Rubin’s “Four Tendencies” framework is useful here, especially for the large group of people who are motivated by outer expectations. If you’re an Obliger, self-set deadlines slide. Client deadlines don’t.

Accountability options that fit solopreneurs

  • Content buddy: trade weekly goals and send proof (a link, a draft, a screenshot).
  • Micro-deadlines with a real person: “I’ll send you the outline by Tuesday 3pm.”
  • A lightweight paid commitment: a coach, a mastermind, or even a co-working subscription.
  • Public cadence: “New email every Friday.” Your audience becomes the accountability.

I’m opinionated on this: if you’ve “tried to be consistent” for a year and it hasn’t happened, stop blaming motivation. Change the system.

A 15-minute habit reset you can do this weekend

Answer first: You don’t need a full productivity overhaul—set up one safeguard, one schedule, and one metric.

Since it’s January 2026 and a lot of solopreneurs are rebuilding routines after the holidays, here’s a quick reset that fits a weekend:

  1. Choose your creation safeguard: offline block or website blocker.
  2. Choose your publishing cadence: one fixed day/time you’ll publish (start small).
  3. Create a one-page checklist: Outline → Draft → Edit → Publish → Distribute.
  4. Pick your monitoring metric: ship rate or creation minutes.
  5. Add one treat: 30 minutes of reading for fun after your publishing session.

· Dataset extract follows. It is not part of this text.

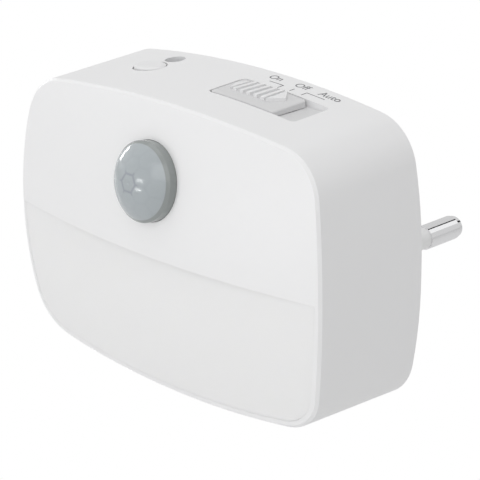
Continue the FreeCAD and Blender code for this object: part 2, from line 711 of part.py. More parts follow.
def main_board():
    """Circuit board with cut corners for the columns, screw holes and lead holes."""
    board = block(-BOARD_HALF_WIDTH, BOARD_HALF_WIDTH, BOARD_DEPTH, BOARD_BACK, BOARD_BOTTOM, BOARD_TOP)
    x0 = COLUMN_X - COLUMN_RADIUS - COLUMN_CLEAR
    z0 = COLUMN_HEIGHT - COLUMN_RADIUS - COLUMN_CLEAR
    cuts = []
    for sx in (-1, 1):
        for sz in (-1, 1):
            xs = sorted((sx * x0, sx * 2 * HALF_WIDTH))
            zs = sorted((sz * z0, sz * 2 * HALF_HEIGHT))
            cuts.append(block(*xs, BOARD_DEPTH, BOARD_BACK, *zs))
        cuts.append(rod_back(BOARD_SCREW_RADIUS + 2 * FIT_GAP, sx * POST_X, POST_HEIGHT, BOARD_DEPTH, BOARD_BACK))
    for x, z in lead_places():
        cuts.append(rod_back(LEAD_RADIUS + FIT_GAP, x, z, BOARD_DEPTH, BOARD_BACK))
    return board.cut(cuts)


def pan_screw(radius, length, head, x, z, y_head):
    """Pan-head screw that points forwards, with a cross recess; its head's underside is at y_head."""
    shank = rod_back(radius, x, z, y_head - length, y_head)
    cap = rod_back(head[0], x, z, y_head, y_head + head[1])
    slot = 0.5
    deep = head[1] / 2
    arm = head[0] * 0.6
    cross = [centred_block((2 * arm, deep, slot), x, y_head + head[1] - deep, z),
             centred_block((slot, deep, 2 * arm), x, y_head + head[1] - deep, z)]
    return shank.fuse(cap).cut(cross)


def board_screws():
    screws = [pan_screw(BOARD_SCREW_RADIUS, BOARD_SCREW_LENGTH, BOARD_SCREW_HEAD, side * POST_X,
                        POST_HEIGHT, BOARD_BACK)
              for side in (-1, 1)]
    return Part.makeCompound(screws)


def case_screws():
    y = CASE_DEPTH - CASE_SCREW_HEAD[1]
    screws = [pan_screw(CASE_SCREW_RADIUS, CASE_SCREW_LENGTH, CASE_SCREW_HEAD, x, z, y) for x, z in column_places()]
    return Part.makeCompound(screws)


def lamps():
    """Row of lamps on the front of the board."""
    y = BOARD_DEPTH - LAMP_SIZE[1]
    bodies = []
    for x in lamp_places():
        body = centred_block(LAMP_SIZE, x, y, LAMP_HEIGHT)
        cup = centred_block((LAMP_SIZE[0] - 0.6, 0.25, LAMP_SIZE[2] - 0.9), x, y, LAMP_HEIGHT)
        bodies.append(body.cut(cup))
    return Part.makeCompound(bodies)


def flared(front_box, back_box, front, back):
    """A solid with flat sides between two rectangles (x0, x1, z0, z1) at two depths."""
    def corners(box, y):
        x0, x1, z0, z1 = box
        return [Vector(x0, y, z0), Vector(x1, y, z0), Vector(x1, y, z1), Vector(x0, y, z1)]
    near = corners(front_box, front)
    far = corners(back_box, back)
    sides = [near, far]
    for k in range(4):
        n = (k + 1) % 4
        sides.append([near[k], near[n], far[n], far[k]])
    faces = [Part.Face(Part.makePolygon(p + [p[0]])) for p in sides]
    solid = Part.Solid(Part.Shell(faces))
    if solid.Volume < 0:
        solid.reverse()
    return solid


def light_box():
    """Flared white tray between the board and the diffuser, with a hole for each lamp."""
    front = crown(0, 0)
    floor = BOARD_DEPTH - BOX_FLOOR

    def mouth(wall):
        half = BOX_FRONT_WIDTH / 2 - wall
        return -half, half, BOX_BOTTOM + wall, BOX_TOP - wall

    def base(wall):
        half = BOX_BACK_WIDTH / 2 - wall
        tall = BOX_BACK_HEIGHT / 2 - wall
        return -half, half, LAMP_HEIGHT - tall, LAMP_HEIGHT + tall

    outer = flared(mouth(0), base(0), front, BOARD_DEPTH)
    inner = flared(mouth(BOX_WALL), base(BOX_WALL), front, floor)
    gap = 2 * FIT_GAP
    hole = (LAMP_SIZE[0] + 2 * gap, BOX_FLOOR, LAMP_SIZE[2] + 2 * gap)
    holes = [centred_block(hole, x, floor, LAMP_HEIGHT) for x in lamp_places()]
    tray = outer.cut(inner).cut(holes)
    return tray.common(behind(scooped, DIFFUSER_WALL + gap))


def film_capacitor():
    x, z = FILM_PLACE
    body = centred_block(FILM_SIZE, x, BOARD_DEPTH - FILM_SIZE[1], z)
    return body.makeFillet(0.6, edges_along_y(body))


def can_capacitor():
    """Electrolytic capacitor standing on the board, with the groove near its base and a scored top."""
    x, z = CAN_CAP_PLACE
    front = BOARD_DEPTH - CAN_CAP_LENGTH
    can = rod_back(CAN_CAP_RADIUS, x, z, front, BOARD_DEPTH)
    groove_y = BOARD_DEPTH - 1.8
    waist = rod_back(CAN_CAP_RADIUS - CAN_CAP_GROOVE, x, z, groove_y, groove_y + CAN_CAP_GROOVE)
    groove = rod_back(CAN_CAP_RADIUS + 1, x, z, groove_y, groove_y + CAN_CAP_GROOVE).cut(waist)
    score = [centred_block((5.0, 0.2, 0.4), x, front, z), centred_block((0.4, 0.2, 5.0), x, front, z)]
    return can.cut([groove] + score)


def fuse_resistor():
    """Resistor lying along X, with its leads bent into the board."""
    x, z = FUSE_PLACE
    y = BOARD_DEPTH - FUSE_STANDOFF - FUSE_RADIUS
    half = FUSE_LENGTH / 2
    body = Part.makeCylinder(FUSE_RADIUS, FUSE_LENGTH, Vector(x - half, y, z), Vector(1, 0, 0))
    lead = FUSE_LEAD
    reach = half + 1.0
    wire = Part.makeCylinder(0.8 * lead / 2, 2 * reach, Vector(x - reach, y, z), Vector(1, 0, 0))
    legs = [centred_block((lead, BOARD_DEPTH - y + lead / 2, lead), x + side * reach, y - lead / 2, z)
            for side in (-1, 1)]
    return body.fuse([wire] + legs)


def surface_chip(size, place):
    """Flat chip on the back of the board, with two legs on each side."""
    x, z = place
    body = centred_block(size, x, BOARD_BACK, z)
    legs = []
    for sx in (-1, 1):
        for sz in (-1, 1):
            leg_x = x + sx * size[0] / 2
            legs.append(centred_block((2.0, 0.4, 0.6), leg_x, BOARD_BACK, z + sz * size[2] / 4))
    return body.fuse(legs)


def nose_block(inset, y0, y1):
    """The plug nose: a flat eight-sided block that fits a recessed socket, with softened edges."""
    w = NOSE_WIDTH / 2 - inset
    h = NOSE_HEIGHT / 2 - inset
    c = NOSE_CHAMFER - inset * (2 - math.sqrt(2))
    corners = [(w, h - c), (w - c, h), (-w + c, h), (-w, h - c), (-w, -h + c), (-w + c, -h), (w - c, -h), (w, -h + c)]
    p = [Vector(x, y0, z - PIN_DROP) for x, z in corners]
    nose = Part.Face(Part.makePolygon(p + [p[0]])).extrude(Vector(0, y1 - y0, 0))
    return nose.makeFillet(NOSE_ROUND, edges_along_y(nose))


def back_cover():
    """Back plate and plug nose in one, hollow inside the nose."""
    plate = straight(SIDE_WALL + COVER_GAP, COVER_FRONT, CASE_DEPTH)
    nose = nose_block(0, COVER_FRONT + COVER_PLATE / 4, NOSE_FACE)
    tip = [e for e in nose.Edges if e.BoundBox.YMin > NOSE_FACE - FIT_GAP]
    nose = nose.makeChamfer(NOSE_ROUND / 2, tip)
    hollow = nose_block(NOSE_WALL, COVER_FRONT, NOSE_TIP_INNER)
    cover = plate.fuse(nose).cut(hollow)
    cuts = [rod_back(SLEEVE_RADIUS + FIT_GAP, x, -PIN_DROP, NOSE_TIP_INNER - 1, NOSE_FACE + 1) for x in PIN_X]
    for x, z in column_places():
        cuts.append(rod_back(CASE_SCREW_RADIUS + 2 * FIT_GAP, x, z, COVER_FRONT, CASE_DEPTH))
        cuts.append(rod_back(CASE_SCREW_HEAD[0] + HEAD_GAP, x, z, CASE_DEPTH - CASE_SCREW_HEAD[1], CASE_DEPTH + 1))
    return cover.cut(cuts)


def pin(x):
    """Round plug pin: tail, root flange, slim neck for the sleeve and a full-size end with a round tip."""
    flange_back = NOSE_TIP_INNER
    flange_front = flange_back - PIN_FLANGE[1]
    tail = rod_back(PIN_NECK_RADIUS, x, -PIN_DROP, flange_front - PIN_TAIL, flange_front)
    flange = rod_back(PIN_FLANGE[0], x, -PIN_DROP, flange_front, flange_back)
    shoulder = NOSE_FACE + SLEEVE_LENGTH
    neck = rod_back(PIN_NECK_RADIUS, x, -PIN_DROP, flange_back, shoulder)
    bare = PIN_LENGTH - SLEEVE_LENGTH
    tip = [(PIN_RADIUS * math.cos(t), bare - PIN_TIP * (1 - math.sin(t) / TIP_REACH)) for t in PIN_TIP_ANGLES]
    end = turned([(0, 0), (PIN_RADIUS, 0)] + tip + [(0, bare)])
    end.Placement = Placement(Vector(x, shoulder, -PIN_DROP), Rotation(Vector(0, 0, 1), Vector(0, 1, 0)))
    return tail.fuse([flange, neck, end])


def sleeve(x):
    """Insulating sleeve round the pin's neck, held in the nose."""
    outer = rod_back(SLEEVE_RADIUS, x, -PIN_DROP, NOSE_TIP_INNER, NOSE_FACE + SLEEVE_LENGTH)
    inner = rod_back(PIN_NECK_RADIUS + FIT_GAP, x, -PIN_DROP, NOSE_TIP_INNER, NOSE_FACE + SLEEVE_LENGTH)
    return outer.cut(inner)


def contact_strip(x):
    """Strip from the board's back to the pin's tail."""
    tail_end = NOSE_TIP_INNER - PIN_FLANGE[1] - PIN_TAIL
    half = STRIP_WIDTH / 2
    strip = block(x - half, x + half, BOARD_BACK, tail_end, -PIN_DROP - STRIP_THICK / 2, -PIN_DROP + STRIP_THICK / 2)
    foot = block(x - half, x + half, BOARD_BACK, BOARD_BACK + STRIP_THICK, -PIN_DROP - STRIP_WIDTH, -PIN_DROP)
    return strip.fuse(foot)


PIECES = {
    "front_case": front_case,
    "diffuser": diffuser,
    "back_cover": back_cover,
    "sensor_lens": lens,
    "lens_clip": lens_clip,
    "motion_sensor": motion_sensor,
    "sensor_holder": sensor_holder,
    "slide_knob": slide_knob,
    "slide_switch": slide_switch,
    "switch_lever": switch_lever,
    "button_cap": button_cap,
    "tact_switch": tact_switch,
    "tact_plunger": tact_plunger,
    "sensor_window": sensor_window,
    "photo_sensor": photo_sensor,
    "main_board": main_board,
    "board_screws": board_screws,
    "case_screws": case_screws,
    "lamps": lamps,
    "light_box": light_box,
    "film_capacitor": film_capacitor,
    "can_capacitor": can_capacitor,
    "fuse_resistor": fuse_resistor,
    "rectifier": lambda: surface_chip(RECTIFIER_SIZE, RECTIFIER_PLACE),
    "control_chip": lambda: surface_chip(CHIP_SIZE, CHIP_PLACE),
    "pin_left": lambda: pin(PIN_X[0]),
    "pin_right": lambda: pin(PIN_X[1]),
    "sleeve_left": lambda: sleeve(PIN_X[0]),
    "sleeve_right": lambda: sleeve(PIN_X[1]),
    "contact_left": lambda: contact_strip(PIN_X[0]),
    "contact_right": lambda: contact_strip(PIN_X[1]),
}


def main():
    os.makedirs("parts", exist_ok=True)
    to_plug_frame = Vector(0, -NOSE_FACE, PIN_DROP)
    for name, make in PIECES.items():
        shape = make().removeSplitter()
        shape.translate(to_plug_frame)
        shape.exportStep(f"parts/{name}.step")
        box = shape.BoundBox
        print(name, len(shape.Solids), shape.isValid(), round(shape.Volume, 1),
              [round(v, 2) for v in (box.XMin, box.XMax, box.YMin, box.YMax, box.ZMin, box.ZMax)])


main()
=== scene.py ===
import math

import bmesh
import bpy
from mathutils import Matrix, Vector


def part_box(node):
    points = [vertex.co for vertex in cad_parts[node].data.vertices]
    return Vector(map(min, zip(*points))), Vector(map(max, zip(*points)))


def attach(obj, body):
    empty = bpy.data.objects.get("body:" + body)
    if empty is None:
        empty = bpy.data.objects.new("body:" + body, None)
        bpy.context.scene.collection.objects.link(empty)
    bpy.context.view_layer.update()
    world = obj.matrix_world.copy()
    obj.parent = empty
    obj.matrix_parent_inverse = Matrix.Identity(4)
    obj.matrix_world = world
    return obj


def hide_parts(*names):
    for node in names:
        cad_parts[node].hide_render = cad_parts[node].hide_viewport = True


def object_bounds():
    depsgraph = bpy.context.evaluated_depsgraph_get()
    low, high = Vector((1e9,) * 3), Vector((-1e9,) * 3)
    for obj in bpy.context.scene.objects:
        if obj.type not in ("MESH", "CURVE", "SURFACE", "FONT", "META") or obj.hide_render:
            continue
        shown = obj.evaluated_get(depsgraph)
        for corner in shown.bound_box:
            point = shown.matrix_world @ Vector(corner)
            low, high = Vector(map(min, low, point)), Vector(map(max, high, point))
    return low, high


MM = 0.001
FRAME_PIXELS = 480
SENSOR_WIDTH = 36.0

# Camera, fitted to the outline of the case in the photograph
CAMERA_AZIMUTH = 46.04
CAMERA_ELEVATION = 20.62
CAMERA_ROLL = -0.745
CAMERA_DISTANCE = 308.1 * MM
CAMERA_TARGET = Vector((18.83, -39.95, 15.767)) * MM
FOCAL_PIXELS = 2165.8

# Light: strength of the white surroundings, then each lamp's place and size in metres, and its watts
FILL = 0.60
LAMPS = {
    "above": ((-0.08, 0.0, 0.6), (0.5, 0.5), 0.85),
    "front": ((0.3, -0.6, 0.45), (0.5, 0.5), 1.0),
    "strip_front": ((-0.17, -0.71, 0.11), (0.2, 0.05), 0.4),
    "strip_low": ((-0.2, -0.65, -0.075), (0.2, 0.02), 0.3),
    "strip_left": ((-0.6, 0.05, 0.09), (0.04, 0.17), 0.3),
}
AIM = (0, -0.03, 0.01)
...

Do this, and your week stops feeling like a constant restart.

Next step: Turn habits into an audience-building machine

Your home office will always offer distractions. That’s not a personal failure; it’s the environment doing what environments do. The solopreneur advantage is that you can design your days fast—no approvals, no meetings you didn’t choose, no committee.

If you want your work-from-home habits to translate into consistent content creation, focus on systems that produce shipping: safeguards for deep work, scheduling by deliverable, movement for energy, monitoring for consistency, and treats for creative fuel.

What would happen to your leads this quarter if you shipped one helpful piece of content every week—without negotiating with yourself every morning?